El pasado miércoles, la revista Semana organizó un foro con el nombre “Colombia Rural 2025” en sus instalaciones en Bogotá. Hubo un grupo de panelistas entre los cuales se encontraban representantes de la banca multilateral y nacional, dirigentes gremiales, empresarios, académicos y funcionarios públicos. Hubo mucho diagnóstico trasnochado y propuestas utópicas que solo ayudan a confundir a los productores.

Cuánto me gustaría que esos foros capitalinos fueran trasladados al campo con la participación de los productores. Mientras en los foros de Bogotá el sector agropecuario anda de maravilla, en el campo la fotografía es totalmente contraria. Para citar un solo ejemplo, el pasado puente festivo fui a visitar a varios agricultores y ganaderos de Chocontá y Villa Pinzón en el departamento de Cundinamarca. En este par de municipios (a una hora de Bogotá), se cultiva mucha papa, ajo, zanahorias, cebolla y berries (fresa, arándano, frambuesa y zarzamora), entre otros cultivos, combinados con hatos ganaderos de producción de leche, en pequeña escala. Son agricultores de ruana, botas de caucho y azadón.

Después de conversar varias horas con ellos, me di cuenta de que el 80% de estos pequeños productores no existen para la banca, Finagro, las Umatas municipales, el ICA, Agrosavia, la Agencia Nacional de Tierras (ANT), la Agencia de Desarrollo Rural (ADR), la Bolsa Mercantil de Colombia (BMC) ni para sus gremios, a quienes tienen que girarles un porcentaje de la venta de sus cosechas.

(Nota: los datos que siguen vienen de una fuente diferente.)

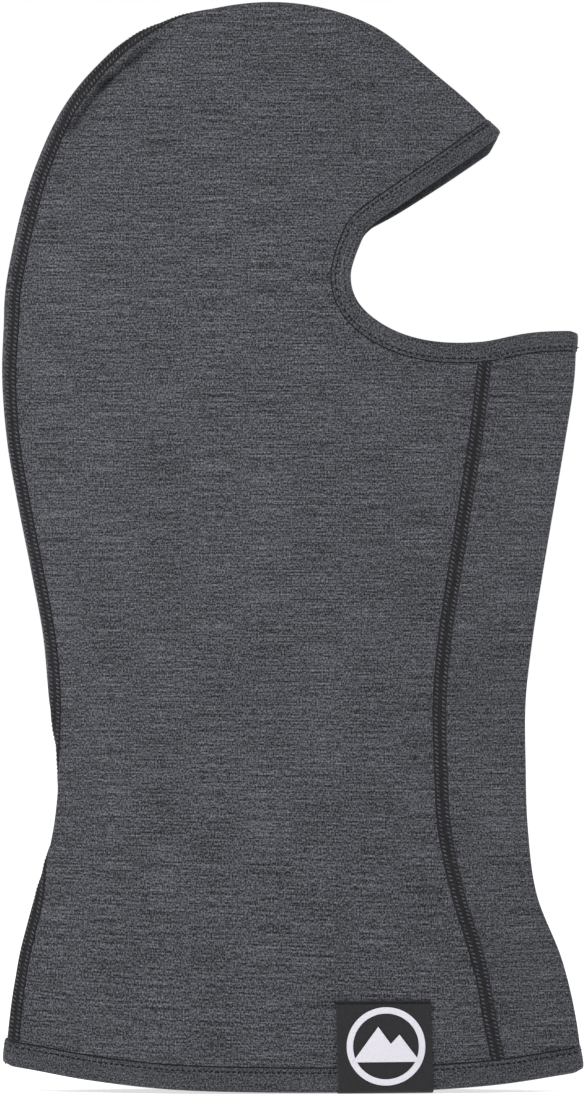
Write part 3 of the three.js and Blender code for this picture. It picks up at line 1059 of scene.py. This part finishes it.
def emblem_ring(radius):
    piece = flat_start(72, radius)
    bpy.ops.mesh.inset(thickness=radius * 0.08)
    bpy.ops.mesh.inset(thickness=radius * 0.08)
    bpy.ops.mesh.delete(type="FACE")
    bpy.ops.object.mode_set(mode="OBJECT")
    return piece


def emblem_peaks(radius):
    piece = flat_start(len(PEAKS), radius)
    bpy.ops.object.mode_set(mode="OBJECT")
    for vertex, (x, z) in zip(piece.data.vertices, PEAKS):
        vertex.co = (x * radius, z * radius, 0)
    bpy.ops.object.mode_set(mode="EDIT")
    bpy.ops.mesh.quads_convert_to_tris()
    bpy.ops.mesh.subdivide(number_cuts=5)
    bpy.ops.object.mode_set(mode="OBJECT")
    return piece


def emblem(surface, sizes):
    ring = emblem_ring(sizes.emblem_radius)
    peaks = emblem_peaks(sizes.emblem_radius)
    ring.select_set(True)
    bpy.context.view_layer.objects.active = ring
    bpy.ops.object.join()
    ring.name = ring.data.name = "emblem_peaks_in_ring"
    on_label(surface, sizes, ring, 0.75 * MM)
    face_outwards(ring)
    thicken(ring, 0.25 * MM)
    return ring


class PieceOperator:
    """What the operators of the pieces share."""

    bl_options = {"REGISTER"}

    def execute(self, context):
        sizes = context.scene.balaclava_sizes
        colours = context.scene.balaclava_colours
        self.build(HoodSurface(sizes), sizes, colours)
        return {"FINISHED"}


class BALACLAVA_OT_side_panels(PieceOperator, bpy.types.Operator):
    """Knits the two side panels, from the back seam to the face edge and the front seams"""

    bl_idname = "balaclava.side_panels"
    bl_label = "Side panels"

    def build(self, surface, sizes, colours):
        for side, node_name in ((RIGHT, "right_side_panel"), (LEFT, "left_side_panel")):
            panel = side_panel(surface, side, sizes.cloth)
            finish_piece(panel, [jersey_material(colours), shaded_inner_material(colours)], "jersey", node_name)


class BALACLAVA_OT_front_neck_panel(PieceOperator, bpy.types.Operator):
    """Knits the front neck panel, folded between the two front seams"""

    bl_idname = "balaclava.front_neck_panel"
    bl_label = "Front neck panel"

    def build(self, surface, sizes, colours):
        panel = front_neck_panel(surface, sizes.cloth)
        finish_piece(panel, [jersey_material(colours), shaded_inner_material(colours)], "jersey", "front_neck_panel")


class BALACLAVA_OT_bindings(PieceOperator, bpy.types.Operator):
    """Folds the bindings round the face opening and the hem"""

    bl_idname = "balaclava.bindings"
    bl_label = "Bindings"

    def build(self, surface, sizes, colours):
        face = section_of(BINDING_SECTION, sizes.face_binding)
        hem = section_of(BINDING_SECTION, sizes.hem_binding)
        face_strip = sweep("folded_face_binding", face_stations(surface, EDGE_PITCH), face, True)
        hem_strip = sweep("folded_hem_band", hem_stations(surface, EDGE_PITCH), hem, True)
        cloths = [binding_material(colours), shaded_inner_material(colours)]
        finish_piece(face_strip, cloths, "binding", "face_binding")
        finish_piece(hem_strip, cloths, "binding", "hem_binding")
        mark_inner(face_strip, face)
        mark_inner(hem_strip, hem)


class BALACLAVA_OT_seams(PieceOperator, bpy.types.Operator):
    """Sews the three flatlock seams, each a band of thread with two columns of raised loops"""

    bl_idname = "balaclava.seams"
    bl_label = "Flatlock seams"

    def build(self, surface, sizes, colours):
        def beside_fold(station):
            return surface.seam_side(station.place)

        lines = [
            ("back_seam", "back_seam_thread", back_seam_stations(surface, sizes.seam_pitch), beside_fold),
            ("right_neck_seam", "right_neck_seam_thread",
             front_seam_stations(surface, RIGHT, sizes.seam_pitch), None),
            ("left_neck_seam", "left_neck_seam_thread",
             front_seam_stations(surface, LEFT, sizes.seam_pitch), None),
        ]
        section = section_of(SEAM_SECTION, sizes.seam_width / 2)
        for name, node_name, stations, around in lines:
            band = sweep(f"{name}_band", stations, section, False, around or 0.0)
            finish_piece(band, [seam_material(colours)], "thread", node_name)
            places = loops_of_seam(stations, sizes.seam_width / 2, around)
            one = stitch("loop", *SEAM_LOOP)
            loops = copies_joined(one, places, f"{name}_loops")
            finish_piece(loops, [loop_thread_and_glint_material(colours)], "thread")


def painted_edge_shadow_section(width):
    """A thin dark strip beside the free edge of a binding: painted shadow where the binding's edge steps down
    to the panel.
    """
    middle, half = width * PAINTED_EDGE_SHADOW_SHARE, 0.3 * MM
    low, high = -0.2 * MM, 0.15 * MM
    return [(middle - half, low), (middle - half, high), (middle + half, high), (middle + half, low)]


def thread_tail(surface):
    """The cut end of the binding thread, which sticks out of the front fold under the chin."""
    fold = surface.front_fold(TAIL_LEVEL)
    tail = stitch("chin_thread_tail", *THREAD_TAIL)
    tail.data.transform(Matrix.Translation((fold.x, 0, fold.y)))
    return tail


class BALACLAVA_OT_edge_stitching(PieceOperator, bpy.types.Operator):
    """Sews the rows of stitches that hold the bindings"""

    bl_idname = "balaclava.edge_stitching"
    bl_label = "Edge stitching"

    def build(self, surface, sizes, colours):
        rows = [
            ("face_binding_stitches", face_stations(surface, sizes.edge_pitch), sizes.face_binding,
             ("face_binding_stitching", "face_binding_inner_stitching")),
            ("hem_stitches", hem_stations(surface, sizes.edge_pitch), sizes.hem_binding,
             ("hem_stitching", "hem_inner_stitching")),
        ]
        for name, stations, width, nodes in rows:
            one = stitch("dash", *EDGE_DASH)
            places = dashes_of_edge(stations, width * DASH_SHARE, (0.4 * MM, -1.7 * MM))
            sewn = copies_joined(one, places, name)
            # A thin dark strip in the thread material: painted shadow along the binding's free edge.
            painted_edge_shadow = sweep(f"{name}_groove", stations, painted_edge_shadow_section(width), True)
            finish_piece(sewn, [thread_and_edge_shadow_material(colours)], "thread", *nodes)
            finish_piece(painted_edge_shadow, [thread_and_edge_shadow_material(colours)], "thread")
        finish_piece(thread_tail(surface), [thread_and_edge_shadow_material(colours)], "thread")


class BALACLAVA_OT_label(PieceOperator, bpy.types.Operator):
    """Folds the woven label over the hem, with its emblem and its stitching"""

    bl_idname = "balaclava.label"
    bl_label = "Woven label"

    def build(self, surface, sizes, colours):
        stations = label_stations(surface, sizes)
        ribbon = sweep("woven_ribbon_label", stations, label_section(sizes), False)
        finish_piece(ribbon, [label_material(colours)], "label", "woven_label")
        badge = finish_piece(emblem(surface, sizes), [emblem_material(colours)], "emblem", "label_emblem")
        one = stitch("label_stitch", *LABEL_STITCH)
        top = sizes.label_height - 1.1 * MM
        places = [
            seat(station, ahead, top, label_lift(top) + 0.6 * MM, 0.0)
            for station, ahead in zip(stations, stations[1:])
        ]
        sewn = copies_joined(one, places, "label_stitches")
        finish_piece(sewn, [thread_and_edge_shadow_material(colours)], "thread", "label_stitching")


class BALACLAVA_OT_stage(PieceOperator, bpy.types.Operator):
    """Sets the floor, the light and the camera"""

    bl_idname = "balaclava.stage"
    bl_label = "Stage"

    def build(self, surface, sizes, colours):
        add_floor(colours)
        add_light()
        add_camera()


def add_floor(colours):
    bpy.ops.object.select_all(action="DESELECT")
    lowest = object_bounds()[0].z - 0.4 * MM
    bpy.ops.mesh.primitive_plane_add(size=40, location=(0, 0, lowest))
    floor = bpy.context.object
    floor.name = "floor"
    material = bpy.data.materials.new("pale floor")
    material.use_nodes = True
    shader = material.node_tree.nodes["Principled BSDF"]
    shader.inputs["Base Color"].default_value = (*colours.floor, 1)
    shader.inputs["Roughness"].default_value = 0.9
    shader.inputs["Emission Color"].default_value = (*colours.floor, 1)
    shader.inputs["Emission Strength"].default_value = 0.75
    floor.data.materials.append(material)
    floor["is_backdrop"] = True


def add_light():
    """Even light all round, which is seen as white, and one soft lamp high in front."""
    world = bpy.data.worlds.new("studio")
    world.use_nodes = True
    tree = world.node_tree
    tree.nodes.clear()
    seen = node(tree, "ShaderNodeBackground", color=(1, 1, 1, 1), strength=1.0)
    around = node(tree, "ShaderNodeBackground", color=(1, 1, 1, 1), strength=0.5)
    mixed = node(tree, "ShaderNodeMixShader", {"Fac": node(tree, "ShaderNodeLightPath").outputs[0]})
    tree.links.new(around.outputs[0], mixed.inputs[1])
    tree.links.new(seen.outputs[0], mixed.inputs[2])
    node(tree, "ShaderNodeOutputWorld", {"Surface": mixed.outputs[0]})
    bpy.context.scene.world = world
    bpy.ops.object.light_add(type="AREA", location=(-0.6, -1.7, 1.8))
    lamp = bpy.context.object
    lamp.name = "soft_lamp"
    lamp.data.size = 1.0
    lamp.data.energy = 38
    aim = Vector((0, 0, 0.23)) - lamp.location
    lamp.rotation_euler = aim.to_track_quat("-Z", "Y").to_euler()


def add_camera():
    """A long lens square to the right side, with the hood nearly filling the picture."""
    lens = 500.0
    picture_height = 0.46495
    distance = picture_height * lens / 36
    bpy.ops.object.camera_add(location=(0.0004, -distance, 0.2304), rotation=(math.pi / 2, 0, 0))
    camera = bpy.context.object
    camera.name = "camera"
    camera.data.lens = lens
    camera.data.sensor_width = 36
    camera.data.clip_start = 0.1
    camera.data.clip_end = 60
    scene = bpy.context.scene
    scene.camera = camera
    scene.view_settings.view_transform = "Standard"


OPERATORS = (
    BALACLAVA_OT_side_panels,
    BALACLAVA_OT_front_neck_panel,
    BALACLAVA_OT_bindings,
    BALACLAVA_OT_seams,
    BALACLAVA_OT_edge_stitching,
    BALACLAVA_OT_label,
    BALACLAVA_OT_stage,
)


class BALACLAVA_PT_pieces(bpy.types.Panel):
    """Lists the pieces of the balaclava and the stage"""

    bl_idname = "BALACLAVA_PT_pieces"
    bl_label = "Balaclava"
    bl_space_type = "VIEW_3D"
    bl_region_type = "UI"
    bl_category = "Balaclava"

    def draw(self, context):
        for operator in OPERATORS:
            self.layout.operator(operator.bl_idname)
        for group in (context.scene.balaclava_sizes, context.scene.balaclava_colours):
            box = self.layout.box()
            for name in group.__annotations__:
                box.prop(group, name)


CLASSES = (BalaclavaSizes, BalaclavaColours, *OPERATORS, BALACLAVA_PT_pieces)


def register():
    for cls in CLASSES:
        bpy.utils.register_class(cls)
    bpy.types.Scene.balaclava_sizes = PointerProperty(type=BalaclavaSizes)
    bpy.types.Scene.balaclava_colours = PointerProperty(type=BalaclavaColours)


def unregister():
    del bpy.types.Scene.balaclava_colours
    del bpy.types.Scene.balaclava_sizes
    for cls in reversed(CLASSES):
        bpy.utils.unregister_class(cls)


def write_sizes():
    """Gathers the CAD box and the box of the finished pieces into a table, which is not kept."""
    boxes = {"cad": CAD_BOX, "visual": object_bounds()}
    {name: [list(corner) for corner in box] for name, box in boxes.items()}


def main():
    register()
    bpy.ops.balaclava.side_panels()
    bpy.ops.balaclava.front_neck_panel()
    bpy.ops.balaclava.bindings()
    bpy.ops.balaclava.seams()
    bpy.ops.balaclava.edge_stitching()
    bpy.ops.balaclava.label()
    bpy.ops.balaclava.stage()
    write_sizes()


if __name__ == "__main__":
    main()
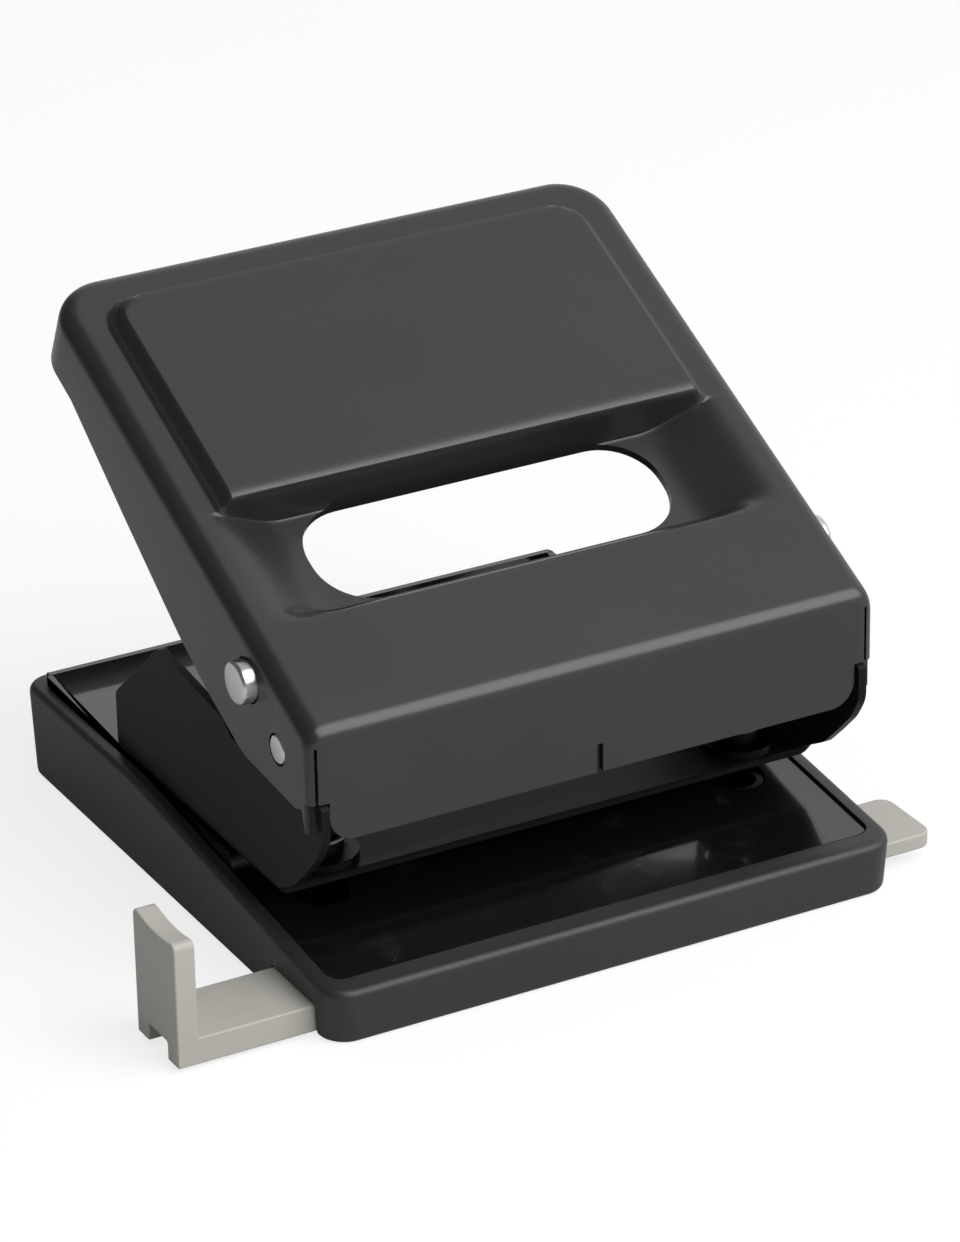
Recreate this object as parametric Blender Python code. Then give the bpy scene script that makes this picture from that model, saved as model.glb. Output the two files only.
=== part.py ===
# Desk punch for two holes: a plastic chip tray, a pressed steel plate with a
# folded punch frame on it, two sprung punches, a folded sheet lever and a
# sliding paper guide. X runs to the right, Y to the rear and Z up, with the
# origin at the centre of the tray's underside. All lengths are in metres.

import math

import bmesh
import bpy
from mathutils import Matrix, Vector

MM = 0.001

# Driving sizes of the whole punch
HOLE_SPACING = 80.0 * MM
HOLE_DIAMETER = 6.0 * MM
PAPER_MARGIN = 12.0 * MM
BASE_SIDE_MARGIN = 14.0 * MM
BASE_DEPTH = 118.0 * MM
RIM_REAR_HEIGHT = 17.3 * MM
RIM_FRONT_HEIGHT = 9.7 * MM
RIM_BEND_Y = 13.0 * MM
PUNCH_Y = -29.5 * MM
PIVOT_LEAD = 11.6 * MM
PIVOT_Z = 46.4 * MM
ROD_LEAD = 1.7 * MM
ROD_RISE = 8.2 * MM
LEVER_LENGTH = 104.2 * MM
LEVER_TILT = math.radians(25.2)

# Clearances that several pieces share
SEAT_GAP = 0.3 * MM
CHEEK_GAP = 0.4 * MM
OVERRUN = 4.0 * MM

ROUND_SIDES = 28
ARC_STEPS = 5
ROUND_MID_SHARE = 0.29
SMOOTH = math.radians(40)

STOP_Y = PUNCH_Y + PAPER_MARGIN
PIVOT_Y = PUNCH_Y - PIVOT_LEAD
ROD_Y = PUNCH_Y - ROD_LEAD
ROD_Z = PIVOT_Z + ROD_RISE
BASE_WIDTH = HOLE_SPACING + 2 * BASE_SIDE_MARGIN
BASE_FRONT_Y = -BASE_DEPTH / 2
BASE_REAR_Y = BASE_DEPTH / 2
RIM_FALL = (RIM_REAR_HEIGHT - RIM_FRONT_HEIGHT) / (RIM_BEND_Y - BASE_FRONT_Y)


def clear_scene():
    for item in list(bpy.data.objects):
        bpy.data.objects.remove(item, do_unlink=True)


def paint(name, colour, roughness, metallic):
    material = bpy.data.materials.new(name)
    material.use_nodes = True
    shader = material.node_tree.nodes["Principled BSDF"]
    shader.inputs["Base Color"].default_value = (*colour, 1.0)
    shader.inputs["Roughness"].default_value = roughness
    shader.inputs["Metallic"].default_value = metallic
    return material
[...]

A pesar de ser productores del campo muy disciplinados y trabajadores, sus cultivos son ineficientes porque no cuentan con acceso a créditos, transferencia de tecnologías y conocimientos, ni con instrumentos de cobertura de riesgos en la comercialización de sus cosechas. Observé una tremenda distorsión en la forma como adquieren los insumos y venden sus cosechas. En ambas etapas hacen lo contrario de lo que convendría hacer, porque sacan a crédito los insumos al por menor, con alto valor agregado al último eslabón de la cadena de intermediación, y cuando venden sus cosechas, lo hacen al por mayor, sin valor agregado y al primer eslabón de la cadena de intermediación. Ambas distorsiones son eliminables si la institucionalidad antes mencionada capacitara y organizara a estos productores con propósitos empresariales, en vez de estarles ofreciendo los nostálgicos e ineficientes subsidios de fertilizantes y esquemas estatales de comercialización como el extinto IDEMA.

La mayoría de los cultivadores de papa de esa región, como los del resto del país, están cultivando pobreza. Se gastan 40 millones de pesos para producir 35 toneladas, con un precio de mercado de un millón de pesos por tonelada. Lo anterior suele ser consecuencia de que la mayoría de los productores de papa utilizan semillas genéticamente erosionadas y contaminadas con patógenos, no cuentan con sembradoras mecanizadas y no hacen rotación de cultivos. Esta ineficiencia productiva se resuelve cuando los bibliotecarios del agro en Bogotá, en vez de estar gastando en foros, asuman el compromiso y la responsabilidad de formar, capacitar y organizar una nueva generación de agricultores profesionalizados y técnicamente más competentes.

Si esto sucede a una de Bogotá, ¿qué queda para el resto de productores de las zonas apartadas en el país?